Task requirements: Take the material below and write it all out again exactly.

● ● ● ● ● ● ●

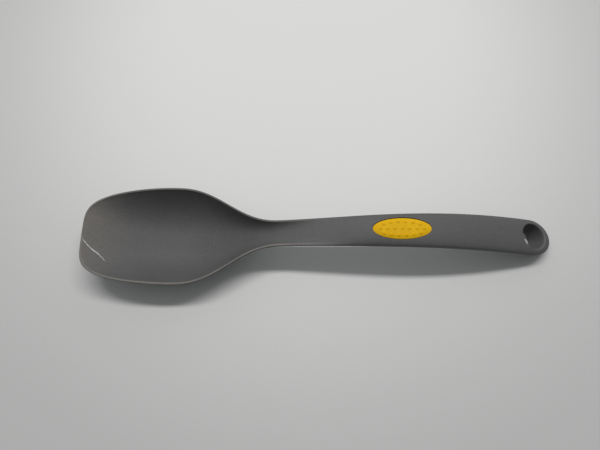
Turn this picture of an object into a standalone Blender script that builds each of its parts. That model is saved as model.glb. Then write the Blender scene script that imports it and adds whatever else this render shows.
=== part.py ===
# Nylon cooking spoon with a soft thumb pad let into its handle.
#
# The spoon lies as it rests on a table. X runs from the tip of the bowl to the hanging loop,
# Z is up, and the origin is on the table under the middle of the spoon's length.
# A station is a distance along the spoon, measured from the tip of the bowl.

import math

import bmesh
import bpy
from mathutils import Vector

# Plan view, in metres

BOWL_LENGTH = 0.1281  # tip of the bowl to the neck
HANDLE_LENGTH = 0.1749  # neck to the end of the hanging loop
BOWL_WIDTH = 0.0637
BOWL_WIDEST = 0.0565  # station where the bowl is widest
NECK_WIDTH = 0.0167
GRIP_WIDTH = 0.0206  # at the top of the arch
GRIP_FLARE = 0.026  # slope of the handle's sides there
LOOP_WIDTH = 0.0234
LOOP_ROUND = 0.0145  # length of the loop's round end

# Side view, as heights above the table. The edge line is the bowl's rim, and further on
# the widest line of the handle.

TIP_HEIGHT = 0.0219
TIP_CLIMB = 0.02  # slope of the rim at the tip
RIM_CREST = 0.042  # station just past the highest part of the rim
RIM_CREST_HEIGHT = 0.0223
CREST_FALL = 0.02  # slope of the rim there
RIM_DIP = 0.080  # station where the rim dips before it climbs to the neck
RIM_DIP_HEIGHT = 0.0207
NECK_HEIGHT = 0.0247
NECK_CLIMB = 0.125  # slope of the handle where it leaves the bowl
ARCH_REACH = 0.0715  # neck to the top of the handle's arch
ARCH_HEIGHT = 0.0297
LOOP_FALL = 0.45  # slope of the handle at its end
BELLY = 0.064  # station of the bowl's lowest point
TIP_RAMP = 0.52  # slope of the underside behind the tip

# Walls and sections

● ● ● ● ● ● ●

Correct output:
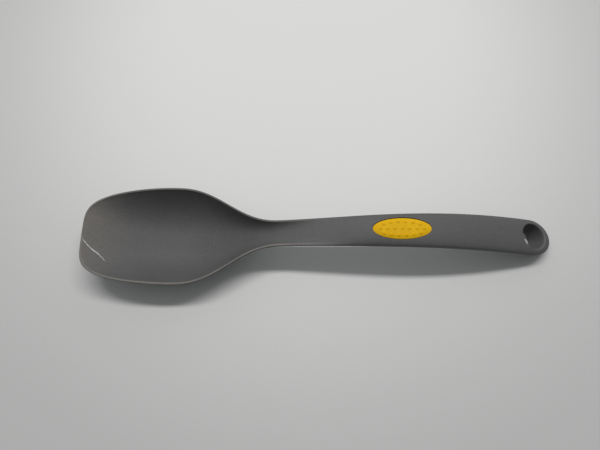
Turn this picture of an object into a standalone Blender script that builds each of its parts. That model is saved as model.glb. Then write the Blender scene script that imports it and adds whatever else this render shows.
=== part.py ===
# Nylon cooking spoon with a soft thumb pad let into its handle.
#
# The spoon lies as it rests on a table. X runs from the tip of the bowl to the hanging loop,
# Z is up, and the origin is on the table under the middle of the spoon's length.
# A station is a distance along the spoon, measured from the tip of the bowl.

import math

import bmesh
import bpy
from mathutils import Vector

# Plan view, in metres

BOWL_LENGTH = 0.1281  # tip of the bowl to the neck
HANDLE_LENGTH = 0.1749  # neck to the end of the hanging loop
BOWL_WIDTH = 0.0637
BOWL_WIDEST = 0.0565  # station where the bowl is widest
NECK_WIDTH = 0.0167
GRIP_WIDTH = 0.0206  # at the top of the arch
GRIP_FLARE = 0.026  # slope of the handle's sides there
LOOP_WIDTH = 0.0234
LOOP_ROUND = 0.0145  # length of the loop's round end

# Side view, as heights above the table. The edge line is the bowl's rim, and further on
# the widest line of the handle.

TIP_HEIGHT = 0.0219
TIP_CLIMB = 0.02  # slope of the rim at the tip
RIM_CREST = 0.042  # station just past the highest part of the rim
RIM_CREST_HEIGHT = 0.0223
CREST_FALL = 0.02  # slope of the rim there
RIM_DIP = 0.080  # station where the rim dips before it climbs to the neck
RIM_DIP_HEIGHT = 0.0207
NECK_HEIGHT = 0.0247
NECK_CLIMB = 0.125  # slope of the handle where it leaves the bowl
ARCH_REACH = 0.0715  # neck to the top of the handle's arch
ARCH_HEIGHT = 0.0297
LOOP_FALL = 0.45  # slope of the handle at its end
BELLY = 0.064  # station of the bowl's lowest point
TIP_RAMP = 0.52  # slope of the underside behind the tip

# Walls and sections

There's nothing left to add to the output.